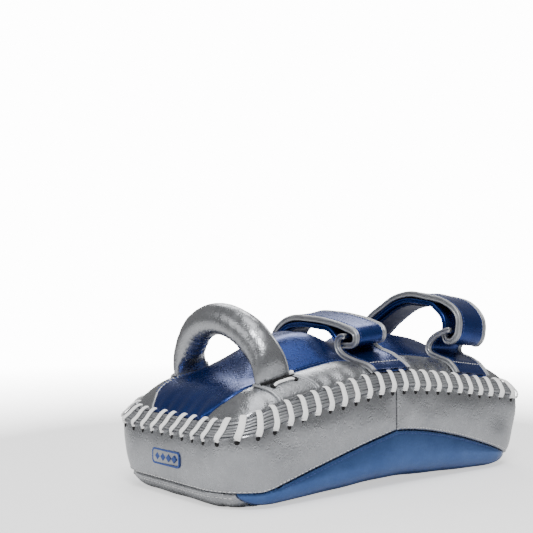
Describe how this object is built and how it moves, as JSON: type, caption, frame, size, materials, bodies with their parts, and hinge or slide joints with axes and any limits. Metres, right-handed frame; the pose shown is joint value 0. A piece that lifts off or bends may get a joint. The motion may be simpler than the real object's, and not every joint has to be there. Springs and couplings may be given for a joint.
{
  "type": "thai pad",
  "caption": "Curved laced kick pad with a padded strike face, a domed back, a fixed grip handle and two forearm straps with folding hook-and-loop tails",
  "frame": {"origin": "Centre of the pad's footprint, on the flat surface its strike face rests on.", "axes": "+X runs along the pad from the hand end to the elbow end, +Y runs across it to the side where the straps are sewn down, and +Z points out of the back, where the handle and straps are."},
  "size_m": [0.4124, 0.2084, 0.1895],
  "materials": {
    "silver_leather": "metallic silver grained leather, satin sheen",
    "blue_leather_light": "metallic mid blue grained leather, satin sheen",
    "blue_leather_dark": "metallic deep blue grained leather, satin sheen",
    "rim_leather": "cut edges of stacked silver leather plies",
    "white_cord": "flat woven white lacing cord",
    "silver_binding": "pale silver edge binding and piping",
    "blue_lining": "dark blue soft lining",
    "hook_and_loop": "black hook-and-loop tape",
    "foam": "closed-cell foam, matte"
  },
  "bodies": {
    "pad": {"strike_panel_hand": "silver_leather", "strike_panel_elbow": "silver_leather", "side_wall_hand": "silver_leather", "side_wall_elbow": "silver_leather", "back_panel_left": "silver_leather", "back_panel_right": "silver_leather", "handle_tab_left": "silver_leather", "handle_tab_right": "silver_leather", "handle_foot_left": "silver_leather", "handle_foot_right": "silver_leather", "strike_panel_left": "blue_leather_light", "strike_panel_right": "blue_leather_light", "back_panel_centre": "blue_leather_dark", "strap_1_band": "blue_leather_dark", "strap_1_catch": "blue_leather_dark", "strap_2_band": "blue_leather_dark", "strap_2_catch": "blue_leather_dark", "rim_welt_lower": "rim_leather", "rim_welt_middle": "rim_leather", "rim_welt_upper": "rim_leather", "rim_lacing": "white_cord", "handle_ties": "white_cord", "strike_foam": "foam", "core_foam_hand": "foam", "core_foam_elbow": "foam", "back_foam": "foam", "strap_1_band_binding": "silver_binding", "strap_1_catch_binding": "silver_binding", "strap_2_band_binding": "silver_binding", "strap_2_catch_binding": "silver_binding", "strap_1_liner": "blue_lining", "strap_2_liner": "blue_lining", "strap_1_loop_patch": "hook_and_loop", "strap_2_loop_patch": "hook_and_loop"},
    "handle": {"handle_core": "foam", "handle_cover": "silver_leather", "handle_piping": "silver_binding"},
    "strap_1_tail": {"strap_1_tail": "blue_leather_dark", "strap_1_tail_binding": "silver_binding", "strap_1_hook_patch": "hook_and_loop"},
    "strap_2_tail": {"strap_2_tail": "blue_leather_dark", "strap_2_tail_binding": "silver_binding", "strap_2_hook_patch": "hook_and_loop"}
  },
  "joints": [
    {"name": "handle_fold", "type": "hinge", "parent": "pad", "child": "handle", "pos_m": [-0.13504, 0, 0.12082], "axis": [0, 1, 0], "range_deg": [-5, 35]},
    {"name": "strap_1_peel", "type": "hinge", "parent": "pad", "child": "strap_1_tail", "pos_m": [-0.00001, -0.062, 0.146], "axis": [1, 0, 0.0002], "range_deg": [0, 90]},
    {"name": "strap_2_peel", "type": "hinge", "parent": "pad", "child": "strap_2_tail", "pos_m": [0.12874, -0.088, 0.14994], "axis": [0.9974, 0, -0.0719], "range_deg": [0, 90]}
  ]
}
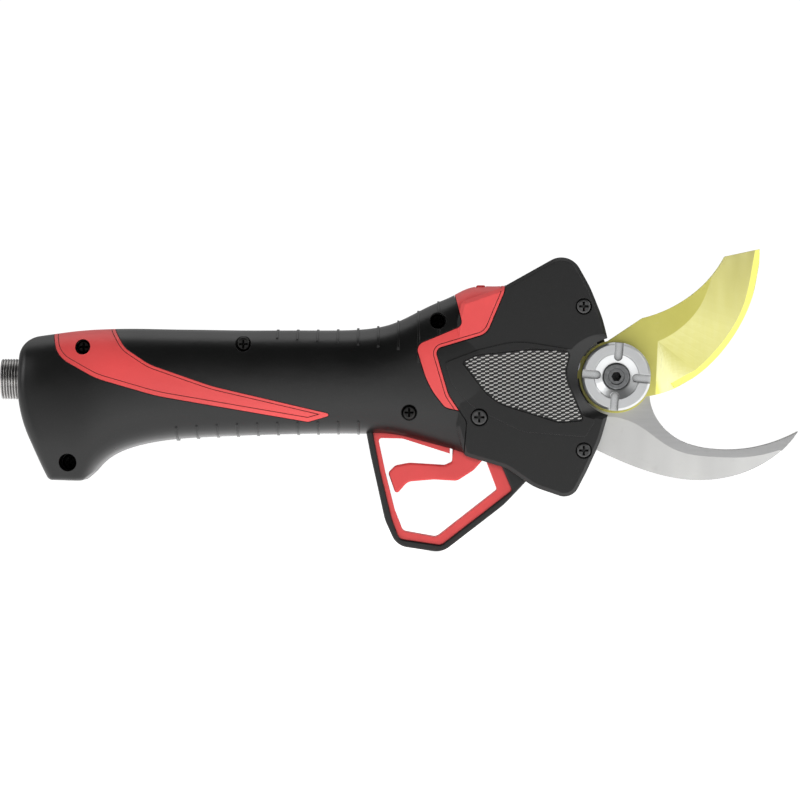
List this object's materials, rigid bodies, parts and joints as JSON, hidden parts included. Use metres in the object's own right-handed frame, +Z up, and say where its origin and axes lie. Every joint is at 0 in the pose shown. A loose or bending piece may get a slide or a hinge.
-.-.-
→ **Your objective**: Quote every line of the data, word for word.

→ **Response**:
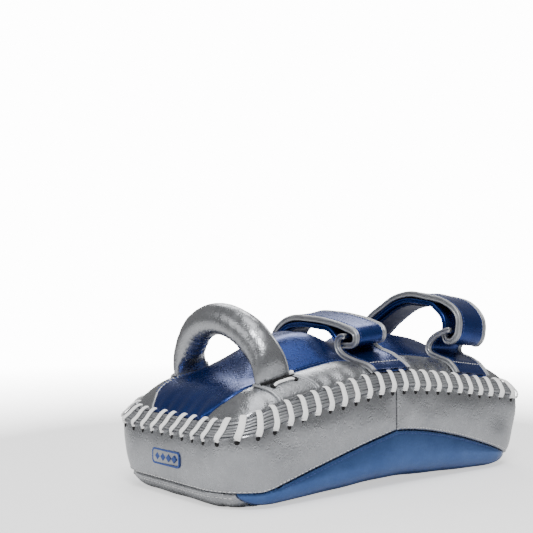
Describe how this object is built and how it moves, as JSON: type, caption, frame, size, materials, bodies with their parts, and hinge or slide joints with axes and any limits. Metres, right-handed frame; the pose shown is joint value 0. A piece that lifts off or bends may get a joint. The motion may be simpler than the real object's, and not every joint has to be there. Springs and couplings may be given for a joint.
{
  "type": "thai pad",
  "caption": "Curved laced kick pad with a padded strike face, a domed back, a fixed grip handle and two forearm straps with folding hook-and-loop tails",
  "frame": {"origin": "Centre of the pad's footprint, on the flat surface its strike face rests on.", "axes": "+X runs along the pad from the hand end to the elbow end, +Y runs across it to the side where the straps are sewn down, and +Z points out of the back, where the handle and straps are."},
  "size_m": [0.4124, 0.2084, 0.1895],
  "materials": {
    "silver_leather": "metallic silver grained leather, satin sheen",
    "blue_leather_light": "metallic mid blue grained leather, satin sheen",
    "blue_leather_dark": "metallic deep blue grained leather, satin sheen",
    "rim_leather": "cut edges of stacked silver leather plies",
    "white_cord": "flat woven white lacing cord",
    "silver_binding": "pale silver edge binding and piping",
    "blue_lining": "dark blue soft lining",
    "hook_and_loop": "black hook-and-loop tape",
    "foam": "closed-cell foam, matte"
  },
  "bodies": {
    "pad": {"strike_panel_hand": "silver_leather", "strike_panel_elbow": "silver_leather", "side_wall_hand": "silver_leather", "side_wall_elbow": "silver_leather", "back_panel_left": "silver_leather", "back_panel_right": "silver_leather", "handle_tab_left": "silver_leather", "handle_tab_right": "silver_leather", "handle_foot_left": "silver_leather", "handle_foot_right": "silver_leather", "strike_panel_left": "blue_leather_light", "strike_panel_right": "blue_leather_light", "back_panel_centre": "blue_leather_dark", "strap_1_band": "blue_leather_dark", "strap_1_catch": "blue_leather_dark", "strap_2_band": "blue_leather_dark", "strap_2_catch": "blue_leather_dark", "rim_welt_lower": "rim_leather", "rim_welt_middle": "rim_leather", "rim_welt_upper": "rim_leather", "rim_lacing": "white_cord", "handle_ties": "white_cord", "strike_foam": "foam", "core_foam_hand": "foam", "core_foam_elbow": "foam", "back_foam": "foam", "strap_1_band_binding": "silver_binding", "strap_1_catch_binding": "silver_binding", "strap_2_band_binding": "silver_binding", "strap_2_catch_binding": "silver_binding", "strap_1_liner": "blue_lining", "strap_2_liner": "blue_lining", "strap_1_loop_patch": "hook_and_loop", "strap_2_loop_patch": "hook_and_loop"},
    "handle": {"handle_core": "foam", "handle_cover": "silver_leather", "handle_piping": "silver_binding"},
    "strap_1_tail": {"strap_1_tail": "blue_leather_dark", "strap_1_tail_binding": "silver_binding", "strap_1_hook_patch": "hook_and_loop"},
    "strap_2_tail": {"strap_2_tail": "blue_leather_dark", "strap_2_tail_binding": "silver_binding", "strap_2_hook_patch": "hook_and_loop"}
  },
  "joints": [
    {"name": "handle_fold", "type": "hinge", "parent": "pad", "child": "handle", "pos_m": [-0.13504, 0, 0.12082], "axis": [0, 1, 0], "range_deg": [-5, 35]},
    {"name": "strap_1_peel", "type": "hinge", "parent": "pad", "child": "strap_1_tail", "pos_m": [-0.00001, -0.062, 0.146], "axis": [1, 0, 0.0002], "range_deg": [0, 90]},
    {"name": "strap_2_peel", "type": "hinge", "parent": "pad", "child": "strap_2_tail", "pos_m": [0.12874, -0.088, 0.14994], "axis": [0.9974, 0, -0.0719], "range_deg": [0, 90]}
  ]
}
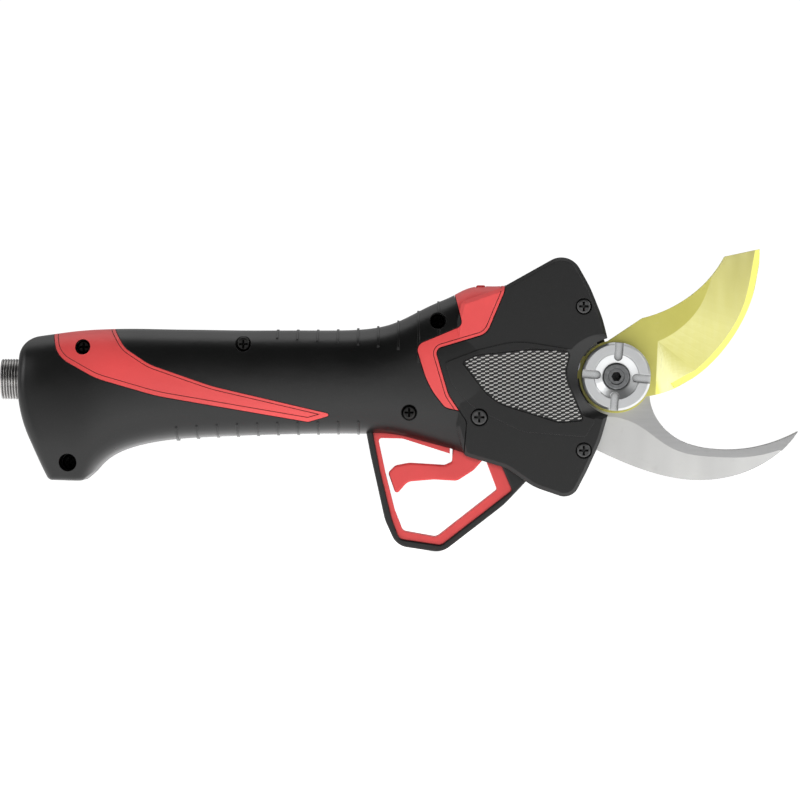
List this object's materials, rigid bodies, parts and joints as JSON, hidden parts included. Use metres in the object's own right-handed frame, +Z up, and say where its origin and axes lie. Every joint is at 0 in the pose shown. A loose or bending piece may get a slide or a hinge.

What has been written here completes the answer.